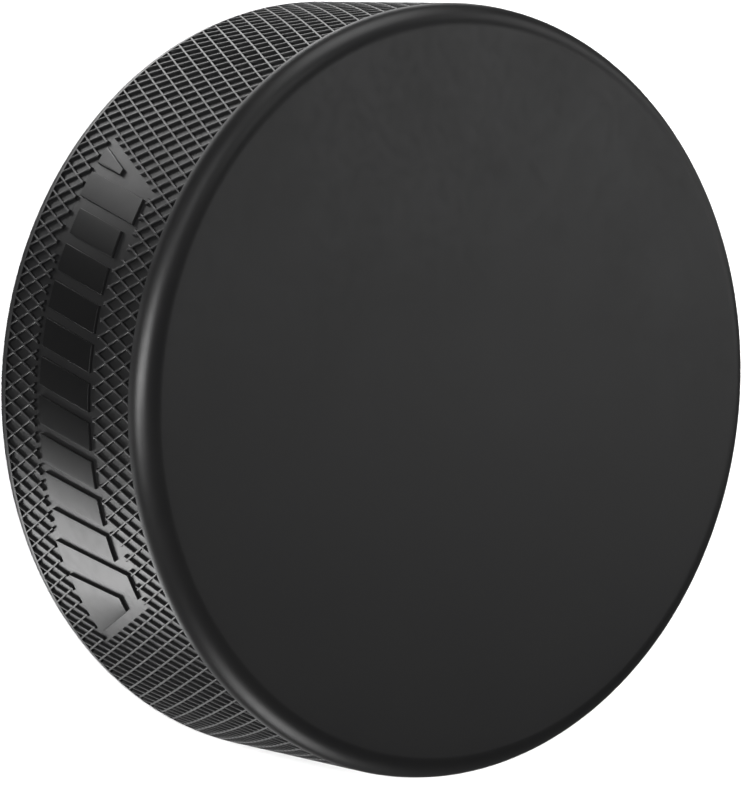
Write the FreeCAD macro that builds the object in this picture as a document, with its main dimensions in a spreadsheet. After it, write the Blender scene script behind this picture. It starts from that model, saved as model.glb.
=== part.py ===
import FreeCAD, Part
import math
import os
import Sketcher

# An ice hockey puck: one disc of vulcanised rubber, moulded in one piece.
# Millimetres and degrees. The origin is the centre of the lower flat face, +Z is the axis.
# Turns on the side wall are counted about the axis from the front (-Y) towards +X.
#
# The side wall is knurled: thin ridges of both hands cross and leave rows of diamond cells.
# The knurl runs between two rounded shoulders. Two smooth panels, at the front (-Y) and at
# the back (+Y), interrupt it. A panel is sunk a little below the cells' floors, its ends
# lean along the ridges, and it is taller near its ends than at its waist. A row of slanted
# blocks stands on it, with a taller block at each end and a fin beyond it.

SIZES = {
    "diameter": 76.2,
    "thickness": 25.4,
    "shoulder_radius": 2.3,
    "ridge_count": 150,
    "knurl_turn": 0.9,
    "cell_width": 1.37,
    "cell_height": 2.68,
    "cell_pitch": 3.12,
    "cell_rows": 7,
    "cell_depth": 0.3,
    "slice_columns": 10,
    "panel_bottom": 6.6,
    "panel_top": 18.5,
    "panel_bottom_angle": 81.2,
    "panel_top_angle": 63.0,
    "panel_depth": 0.33,
    "waist_bottom": 7.3,
    "waist_top": 17.2,
    "waist_angle": 41.2,
    "block_turn": -2.0,
    "block_bottom": 8.2,
    "block_top": 16.45,
    "block_bottom_width": 2.7,
    "block_top_width": 2.7,
    "block_shift": 2.06,
    "block_count": 9,
    "block_row_angle": 44.8,
    "tall_block_turn": -2.0,
    "tall_block_bottom": 7.2,
    "tall_block_top": 17.8,
    "tall_block_bottom_width": 2.7,
    "tall_block_top_width": 2.7,
    "tall_block_shift": 2.65,
    "tall_block_count": 2,
    "tall_block_row_angle": 56.0,
    "wide_fin_turn": 32.3,
    "wide_fin_bottom": 7.2,
    "wide_fin_top": 14.5,
    "wide_fin_bottom_width": 7.1,
    "wide_fin_top_width": 1.6,
    "wide_fin_shift": -0.95,
    "narrow_fin_turn": -35.6,
    "narrow_fin_bottom": 7.2,
    "narrow_fin_top": 12.0,
    "narrow_fin_bottom_width": 1.9,
    "narrow_fin_top_width": 0.7,
    "narrow_fin_shift": 1.8,
    "overlap": 1.0,
}
RADIUS = "sizes.diameter / 2"
MIDDLE = "sizes.thickness / 2"
SHOULDER_TOP = "sizes.thickness - sizes.shoulder_radius"
FLAT_RADIUS = f"{RADIUS} - sizes.shoulder_radius"
CORE_RADIUS = f"{RADIUS} - 2 * sizes.shoulder_radius"
PANEL_RADIUS = f"{RADIUS} - sizes.panel_depth"
COLUMN_ANGLE = "360 / sizes.ridge_count"
FULL_TURN = "360"
PANELS = "2"
H_AXIS = -1
V_AXIS = -2
START = 1
END = 2

doc = FreeCAD.newDocument("hockey_puck")
sheet = doc.addObject("Spreadsheet::Sheet", "sizes")
for row, (alias, value) in enumerate(SIZES.items(), start=1):
    sheet.set(f"A{row}", alias)
    sheet.set(f"B{row}", str(value))
    sheet.setAlias(f"B{row}", alias)
doc.recompute()


def value_of(expression):
    return float(sheet.evalExpression(expression))


def make_body(name):
    body = doc.addObject("PartDesign::Body", name)
    body.Label = name
    return body


def origin_part(body, role):
    """An axis or plane of the body's own origin."""
    found = next(item for item in body.Origin.OriginFeatures if item.Role == role)
    return (found, [""])


def make_sketch(body, name, role):
    sketch = body.newObject("Sketcher::SketchObject", name)
    sketch.AttachmentSupport = [origin_part(body, role)]
    sketch.MapMode = "FlatFace"
    return sketch


def make_wall_sketch(body, name, distance, turn):
    """A sketch facing out of the side wall at a turn, at a distance from the axis.

    Its own x runs round the wall and its y is Z.
    """
    sketch = make_sketch(body, name, "XZ_Plane")
    sketch.AttachmentOffset = FreeCAD.Placement(
        FreeCAD.Vector(0, 0, 0), FreeCAD.Rotation(FreeCAD.Vector(0, 1, 0), 1)
    )
    sketch.setExpression("AttachmentOffset.Rotation.Angle", f"({turn}) * 1 deg")
    sketch.setExpression("AttachmentOffset.Base.x", f"({distance}) * sin({turn})")
    sketch.setExpression("AttachmentOffset.Base.z", f"({distance}) * cos({turn})")
    doc.recompute()
    return sketch


def hold_start(sketch, piece, x, y):
    """Hold the first point of a line or arc at x, y, given as expressions."""
    for axis, kind, place in ((V_AXIS, "DistanceX", x), (H_AXIS, "DistanceY", y)):
        if place == "0":
            sketch.addConstraint(Sketcher.Constraint("PointOnObject", piece, START, axis))
        else:
            rule = Sketcher.Constraint(kind, -1, START, piece, START, value_of(place))
            number = sketch.addConstraint(rule)
            sketch.setExpression(f"Constraints[{number}]", place)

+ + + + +

Aim of the exercise ▸ Set out the complete listing exactly as shown.

Response to the task ▸
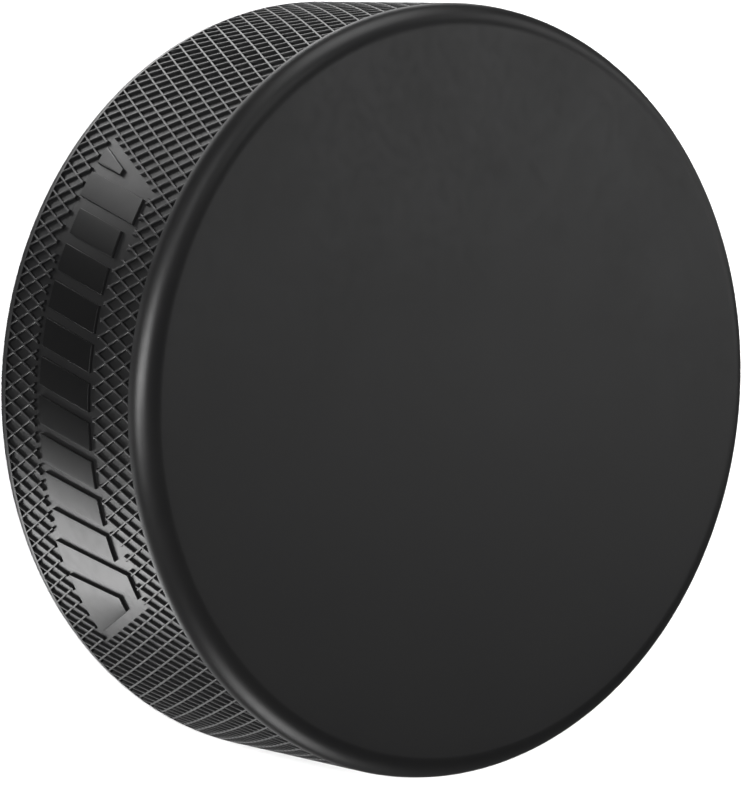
Write the FreeCAD macro that builds the object in this picture as a document, with its main dimensions in a spreadsheet. After it, write the Blender scene script behind this picture. It starts from that model, saved as model.glb.
=== part.py ===
import FreeCAD, Part
import math
import os
import Sketcher

# An ice hockey puck: one disc of vulcanised rubber, moulded in one piece.
# Millimetres and degrees. The origin is the centre of the lower flat face, +Z is the axis.
# Turns on the side wall are counted about the axis from the front (-Y) towards +X.
#
# The side wall is knurled: thin ridges of both hands cross and leave rows of diamond cells.
# The knurl runs between two rounded shoulders. Two smooth panels, at the front (-Y) and at
# the back (+Y), interrupt it. A panel is sunk a little below the cells' floors, its ends
# lean along the ridges, and it is taller near its ends than at its waist. A row of slanted
# blocks stands on it, with a taller block at each end and a fin beyond it.

SIZES = {
    "diameter": 76.2,
    "thickness": 25.4,
    "shoulder_radius": 2.3,
    "ridge_count": 150,
    "knurl_turn": 0.9,
    "cell_width": 1.37,
    "cell_height": 2.68,
    "cell_pitch": 3.12,
    "cell_rows": 7,
    "cell_depth": 0.3,
    "slice_columns": 10,
    "panel_bottom": 6.6,
    "panel_top": 18.5,
    "panel_bottom_angle": 81.2,
    "panel_top_angle": 63.0,
    "panel_depth": 0.33,
    "waist_bottom": 7.3,
    "waist_top": 17.2,
    "waist_angle": 41.2,
    "block_turn": -2.0,
    "block_bottom": 8.2,
    "block_top": 16.45,
    "block_bottom_width": 2.7,
    "block_top_width": 2.7,
    "block_shift": 2.06,
    "block_count": 9,
    "block_row_angle": 44.8,
    "tall_block_turn": -2.0,
    "tall_block_bottom": 7.2,
    "tall_block_top": 17.8,
    "tall_block_bottom_width": 2.7,
    "tall_block_top_width": 2.7,
    "tall_block_shift": 2.65,
    "tall_block_count": 2,
    "tall_block_row_angle": 56.0,
    "wide_fin_turn": 32.3,
    "wide_fin_bottom": 7.2,
    "wide_fin_top": 14.5,
    "wide_fin_bottom_width": 7.1,
    "wide_fin_top_width": 1.6,
    "wide_fin_shift": -0.95,
    "narrow_fin_turn": -35.6,
    "narrow_fin_bottom": 7.2,
    "narrow_fin_top": 12.0,
    "narrow_fin_bottom_width": 1.9,
    "narrow_fin_top_width": 0.7,
    "narrow_fin_shift": 1.8,
    "overlap": 1.0,
}
RADIUS = "sizes.diameter / 2"
MIDDLE = "sizes.thickness / 2"
SHOULDER_TOP = "sizes.thickness - sizes.shoulder_radius"
FLAT_RADIUS = f"{RADIUS} - sizes.shoulder_radius"
CORE_RADIUS = f"{RADIUS} - 2 * sizes.shoulder_radius"
PANEL_RADIUS = f"{RADIUS} - sizes.panel_depth"
COLUMN_ANGLE = "360 / sizes.ridge_count"
FULL_TURN = "360"
PANELS = "2"
H_AXIS = -1
V_AXIS = -2
START = 1
END = 2

doc = FreeCAD.newDocument("hockey_puck")
sheet = doc.addObject("Spreadsheet::Sheet", "sizes")
for row, (alias, value) in enumerate(SIZES.items(), start=1):
    sheet.set(f"A{row}", alias)
    sheet.set(f"B{row}", str(value))
    sheet.setAlias(f"B{row}", alias)
doc.recompute()


def value_of(expression):
    return float(sheet.evalExpression(expression))


def make_body(name):
    body = doc.addObject("PartDesign::Body", name)
    body.Label = name
    return body


def origin_part(body, role):
    """An axis or plane of the body's own origin."""
    found = next(item for item in body.Origin.OriginFeatures if item.Role == role)
    return (found, [""])


def make_sketch(body, name, role):
    sketch = body.newObject("Sketcher::SketchObject", name)
    sketch.AttachmentSupport = [origin_part(body, role)]
    sketch.MapMode = "FlatFace"
    return sketch


def make_wall_sketch(body, name, distance, turn):
    """A sketch facing out of the side wall at a turn, at a distance from the axis.

    Its own x runs round the wall and its y is Z.
    """
    sketch = make_sketch(body, name, "XZ_Plane")
    sketch.AttachmentOffset = FreeCAD.Placement(
        FreeCAD.Vector(0, 0, 0), FreeCAD.Rotation(FreeCAD.Vector(0, 1, 0), 1)
    )
    sketch.setExpression("AttachmentOffset.Rotation.Angle", f"({turn}) * 1 deg")
    sketch.setExpression("AttachmentOffset.Base.x", f"({distance}) * sin({turn})")
    sketch.setExpression("AttachmentOffset.Base.z", f"({distance}) * cos({turn})")
    doc.recompute()
    return sketch


def hold_start(sketch, piece, x, y):
    """Hold the first point of a line or arc at x, y, given as expressions."""
    for axis, kind, place in ((V_AXIS, "DistanceX", x), (H_AXIS, "DistanceY", y)):
        if place == "0":
            sketch.addConstraint(Sketcher.Constraint("PointOnObject", piece, START, axis))
        else:
            rule = Sketcher.Constraint(kind, -1, START, piece, START, value_of(place))
            number = sketch.addConstraint(rule)
            sketch.setExpression(f"Constraints[{number}]", place)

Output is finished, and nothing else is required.